Об этом великом благословенном свойстве искусства я настойчиво напоминаю сегодня с нобелевской трибуны.
И еще в одном бесценном направлении переносит литература неопровержимый сгущенный опыт: от поколения к поколению. Так она становится живою памятью нации. Так она теплит в себе и хранит ее утраченную историю -- в виде, не поддающемся искажению и оболганию. Тем самым литература вместе с языком сберегает национальную душу.
(За последнее время модно говорить о нивелировке наций, об исчезновении народов в котле современной цивилизации. Я не согласен с тем, но обсуждение того -- вопрос отдельный, здесь же уместно сказать: исчезновение наций обеднило бы нас не меньше, чем если бы все люди уподобились, в один характер, в одно лицо. Нации -- это богатство человечества, это обобщенные личности его; самая малая из них несет свои особые краски, таит в себе особую грань Божьего замысла.)

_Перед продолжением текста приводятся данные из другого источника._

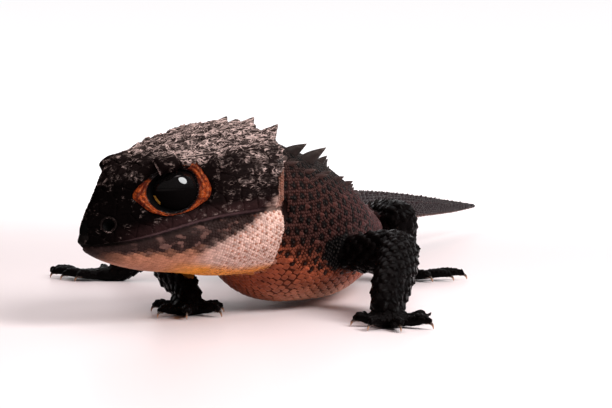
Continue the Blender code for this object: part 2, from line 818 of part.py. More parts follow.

Но горе той нации, у которой литература прерывается вмешательством силы: это -- не просто нарушение "свободы печати", это -- замкнутие национального сердца, иссечение национальной памяти. Нация не помнит сама себя, нация лишается духовного единства, -- и при общем как будто языке соотечественники вдруг перестают понимать друг друга. Отживают и умирают немые поколения, не рассказавшие о себе ни сами себе, ни потомкам. Если такие мастера, как Ахматова или Замятин, на всю жизнь замурованы заживо, осуждены до гроба творить молча, не слыша отзвука своему написанному, -- это не только их личная беда, но горе всей нации, но опасность для всей нации. А в иных случаях -- и для всего человечества: когда от такого молчания перестает пониматься и вся целиком История.
6
В разное время в разных странах горячо, и сердито, и изящно спорили о том, должны ли искусство и художник жить сами для себя или вечно помнить свой долг перед обществом и служить ему, хотя и непредвзято. Для меня здесь нет спора, но я не стану снова поднимать вереницы доводов. Одним из самых блестящих выступлений на эту тему была Нобелевская же лекция Альбера Камю --и к выводам ее я с радостью присоединяюсь. Да русская литература десятилетиями имела этот крен -- не заглядываться слишком сама на себя, не порхать слишком беспечно, и я не стыжусь эту традицию продолжать по мере сил. В русской литературе издавна вроднились нам представления, что писатель может многое в своем народе -- и должен.